Still, Sun is putting a brave face under the spotlight, saying his company had caught the regulator’s attention because of its huge investment in Wanda. “This is a normal practice by banks,” he said.

The latest development comes after banking sources told the South China Morning Post that the CBRC has ordered banks on June 20 to suspend funding of six major overseas investments by Wanda for breaching restrictions.

In addition, China Construction Bank halted the sale of a Sunac financial product and called off a 1.5 billion yuan trust loan to the company after receiving the regulators’ order to review the company’s credit risks, Chinese news portal Jiemian reported earlier on Tuesday.

Besides Sunac, companies under or related to acquisitive Chinese conglomerates Fosun Group, HNA Group and Wanda have also been included in this round of scrutiny, two banking sources told the Post this morning.
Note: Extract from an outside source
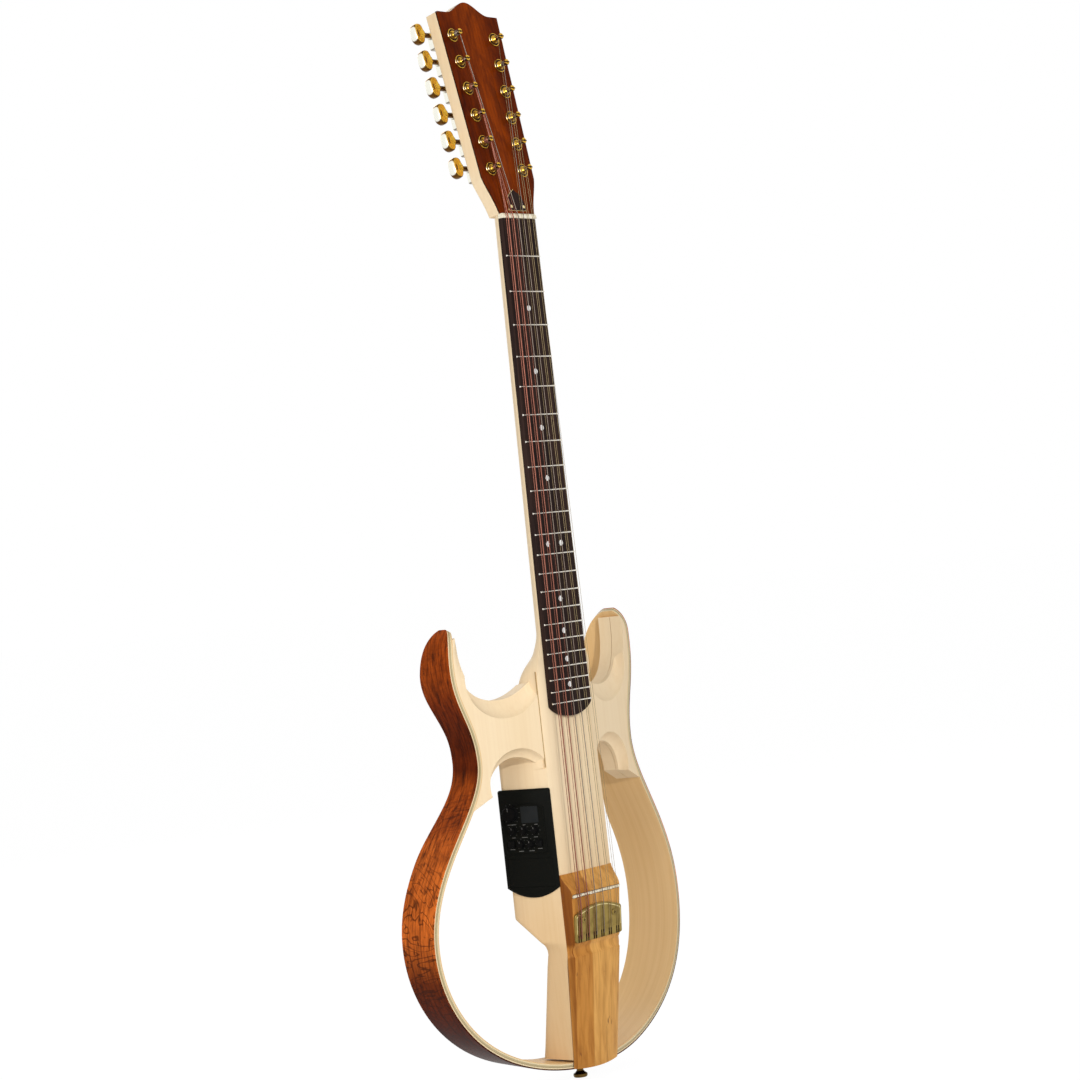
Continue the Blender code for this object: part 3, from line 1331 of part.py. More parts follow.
def tuner_post(side, number, across, along):
    """The string post with its gear, turning about local Z."""
    frame = head_frame() @ Matrix.Translation((across, along, 0))
    gear_top = -HEAD_THICKNESS - STRIP_THICKNESS - 2 * GAP
    shoulder = POST_RADIUS - POST_WAIST_RADIUS
    profile = [(GEAR_RADIUS, gear_top - GEAR_THICKNESS), (GEAR_RADIUS, gear_top), (POST_RADIUS, gear_top),
               (POST_RADIUS, POST_WAIST_LOW - shoulder), (POST_WAIST_RADIUS, POST_WAIST_LOW),
               (POST_WAIST_RADIUS, POST_WAIST_HIGH), (POST_RADIUS, POST_WAIST_HIGH + shoulder),
               (POST_RADIUS, POST_HEIGHT - POST_TIP_HEIGHT), (POST_RADIUS - POST_TIP_INSET, POST_HEIGHT)]
    name = "tuner_post_%s_%d" % ("bass" if side < 0 else "treble", number)
    return turned(name, profile, gold(), 8, frame)


def button_ring(thickness, scale):
    steps = 12
    ring = []
    for i in range(steps):
        angle = 2 * math.pi * i / steps
        ring.append(Vector((BUTTON_HALF_WIDTH * scale * math.cos(angle),
                            BUTTON_HALF_HEIGHT * scale * math.sin(angle), thickness)))
    return ring


def tuner_button(side, number, across, along):
    """Oval button, shaft and worm, turning about local X."""
    frame = (head_frame() @ Matrix.Translation((across, along + WORM_OFFSET, -WORM_DEPTH)))
    worm_end = WORM_HALF_LENGTH
    profile = [(WORM_RADIUS, -worm_end), (WORM_RADIUS, worm_end), (WORM_SHAFT_RADIUS, worm_end),
               (WORM_SHAFT_RADIUS, BUTTON_REACH - BUTTON_SHAFT_INSET)]
    profile = [(r, side * h) for r, h in profile]
    name = "tuner_button_%s_%d" % ("bass" if side < 0 else "treble", number)
    shaft = turned(name, profile, gold(), 8, frame, "X")
    grip_frame = frame @ Matrix.Translation((side * BUTTON_REACH, 0, 0))
    half = BUTTON_HALF_THICKNESS
    flat = half * BUTTON_EDGE_SHARE
    rings = [button_ring(-half, BUTTON_EDGE_SCALE), button_ring(-flat, 1.0), button_ring(flat, 1.0),
             button_ring(half, BUTTON_EDGE_SCALE)]
    grip = loft("grip", rings, gold(), 0.6, grip_frame)
    return fuse(shaft, grip)


def tuners():
    tuner_strip(-1, "tuner_strip_bass")
    tuner_strip(1, "tuner_strip_treble")
    for side, number, across, along in tuner_seats():
        tuner_post(side, number, across, along)
        tuner_button(side, number, across, along)


# Strings

def string_route(number, nut_x, saddle_x, radius):
    """From the tailpiece's slot over saddle and nut to the post."""
    side = -1 if number <= TUNERS_PER_SIDE else 1
    row = number if side < 0 else 2 * TUNERS_PER_SIDE + 1 - number
    across = TUNER_HALF_FIRST + TUNER_HALF_STEP * (row - 1)
    along = TUNER_FIRST + TUNER_PITCH * (row - 1)
    tangent = side * (across - POST_WAIST_RADIUS - GAP - radius)
    clear = GAP + radius
    over = TAILPIECE_THICKNESS + clear
    frame = tailpiece_frame()
    height = TAILPIECE_TOP - TAILPIECE_BOTTOM + TAILPIECE_BULGE
    anchor = frame @ Vector((saddle_x, ANCHOR_BAR_RISE, -ANCHOR_BAR_DEPTH))
    bend = frame @ Vector((saddle_x, ANCHOR_BAR_RISE, over))
    plate_top = frame @ Vector((saddle_x, height, over + GAP))
    on_saddle = Vector((saddle_x, SADDLE_TOP - clear, SADDLE_POSITION))
    on_nut = Vector((nut_x, NUT_TOP - clear, NUT_LENGTH / 4))
    post = head_frame() @ Vector((tangent, along, STRING_HEIGHT_ON_POST))
    return [anchor, bend, plate_top, on_saddle, on_nut, post]


def tube(name, points, radius, sides, look):
    """A round tube along straight runs, mitred where they meet."""
    first = (points[1] - points[0]).normalized()
    across = first.orthogonal().normalized()
    up = first.cross(across)
    ring = []
    for i in range(sides):
        angle = 2 * math.pi * i / sides
        ring.append(points[0] + (across * math.cos(angle) + up * math.sin(angle)) * radius)
    rings = [ring]
    for i in range(1, len(points)):
        run = (points[i] - points[i - 1]).normalized()
        face = run
        if i < len(points) - 1:
            face = (run + (points[i + 1] - points[i]).normalized()).normalized()
        moved = []
        for corner in rings[-1]:
            step = (points[i] - corner).dot(face) / run.dot(face)
            moved.append(corner + run * step)
        rings.append(moved)
    return loft(name, rings, look, 0.9)


def strings():
    """Twelve strings that share one anchor bar behind the tailpiece."""
    wires = []
    for number, nut_x, saddle_x, radius in string_rows():
        route = string_route(number, nut_x, saddle_x, radius)
        wires.append(tube("wire", route, radius, STRING_SIDES, steel()))
    reach = SADDLE_COURSE_SPREAD / 2 + ANCHOR_BAR_OVERHANG
    profile = [(ANCHOR_BAR_RADIUS, -reach), (ANCHOR_BAR_RADIUS, reach)]
    frame = tailpiece_frame() @ Matrix.Translation((0, ANCHOR_BAR_RISE, -ANCHOR_BAR_DEPTH))
    bar = turned("strings", profile, steel(), 12, frame, "X")
    return fuse(bar, take(*wires))


def build():
    clear_scene()
    neck()
    veneer()
    truss_cover()
    truss_rod()
    fingerboard()
    nut()
    wings()
    rim()
    tail_block()
    pickup()
    saddle()
    tailpiece()
    tailpiece_screws()
    housing()
    panel()
    display()
    controls()
    battery()
    battery_door()
    jack()
    strap_pin()
    tuners()
    strings()


build()
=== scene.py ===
from math import asin, atan, atan2, copysign, cos, pi, radians, sin, sqrt, tan

import bmesh
import bpy
from mathutils import Matrix, Vector


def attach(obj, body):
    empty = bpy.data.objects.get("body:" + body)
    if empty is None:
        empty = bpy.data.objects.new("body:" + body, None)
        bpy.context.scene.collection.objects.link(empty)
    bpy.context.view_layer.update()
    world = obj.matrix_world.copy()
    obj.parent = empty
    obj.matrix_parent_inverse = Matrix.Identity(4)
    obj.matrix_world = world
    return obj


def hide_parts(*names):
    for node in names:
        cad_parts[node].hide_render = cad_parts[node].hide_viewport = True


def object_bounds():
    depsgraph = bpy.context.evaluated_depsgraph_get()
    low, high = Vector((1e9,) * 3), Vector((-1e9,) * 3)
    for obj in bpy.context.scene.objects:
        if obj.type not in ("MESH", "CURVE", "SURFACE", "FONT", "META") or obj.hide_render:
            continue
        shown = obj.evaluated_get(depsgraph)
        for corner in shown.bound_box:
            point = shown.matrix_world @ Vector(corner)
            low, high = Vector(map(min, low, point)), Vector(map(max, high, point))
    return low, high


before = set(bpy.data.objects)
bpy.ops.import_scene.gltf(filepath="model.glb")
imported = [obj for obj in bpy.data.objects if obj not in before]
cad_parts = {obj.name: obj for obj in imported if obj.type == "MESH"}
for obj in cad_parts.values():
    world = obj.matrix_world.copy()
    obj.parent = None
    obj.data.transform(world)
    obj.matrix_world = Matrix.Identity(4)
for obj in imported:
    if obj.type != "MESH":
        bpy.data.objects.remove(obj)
CAD_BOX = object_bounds()

GUITAR = "guitar"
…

This round of scrutiny is a separate one from the round in early June, the sources said, noting that the purpose should be preventing financial risks stemming from aggressive M&A activities.

China puts Wanda under spotlight, closes off loan options for breaching investment rule

Sunac shares slumped as much as 13 per cent in Hong Kong, the biggest intraday decline since July 2015. The developer’s 2019 US dollar bonds fell US$4.1 cents to US$99.3 cents, the largest drop on record.

“Highly leveraged companies have been under close scrutiny by China’s banking regulator,” said Chen Shujin, chief financial analyst with Hong Kong-based Huatai Financial Holdings. “As the CBRC vowed to fend off financial risks in every aspect.”

Highly leveraged companies have been under close scrutiny by China’s banking regulator
Chen Shujin, Huatai Financial Holdings

Sunac is one of China’s most aggressive and indebted developers.

The deal with Wanda added to a buying spree by Sunac totalling 110 billion yuan (US$16 billion) in the past six months, including a 15 billion yuan capital injection into cash-strapped Chinese technology giant LeEco Group. Following the cash injection, Sunac acquired stakes in three LeEco units, and Sun was elected on Monday to the board of directors of Leshi in Beijing.

The credit check will undoubtedly put pressure on Sunac’s funding, Chen added.

Fitch Ratings has downgraded Sunac Long-Term Foreign-Currency Issuer Default Rating to ‘BB-’ from ‘BB’ last week and put all the ratings on Watch Negative due to the company’s acquisitive business approach, which will make its financial profile more volatile.

Sunac’s net-debt-to-equity ratio surged to 208 per cent at the end of 2016, from 75 per cent in 2015, the second highest among Chinese developers tracked by Morgan Stanley.

Meanwhile, Fosun said it has successfully issued 2 billion yuan (US$295.96 million) in short-term commercial paper in domestic bond market on Tuesday, shrugging off the reports that it was one of the targets of China’s greater scrutiny of financial risks.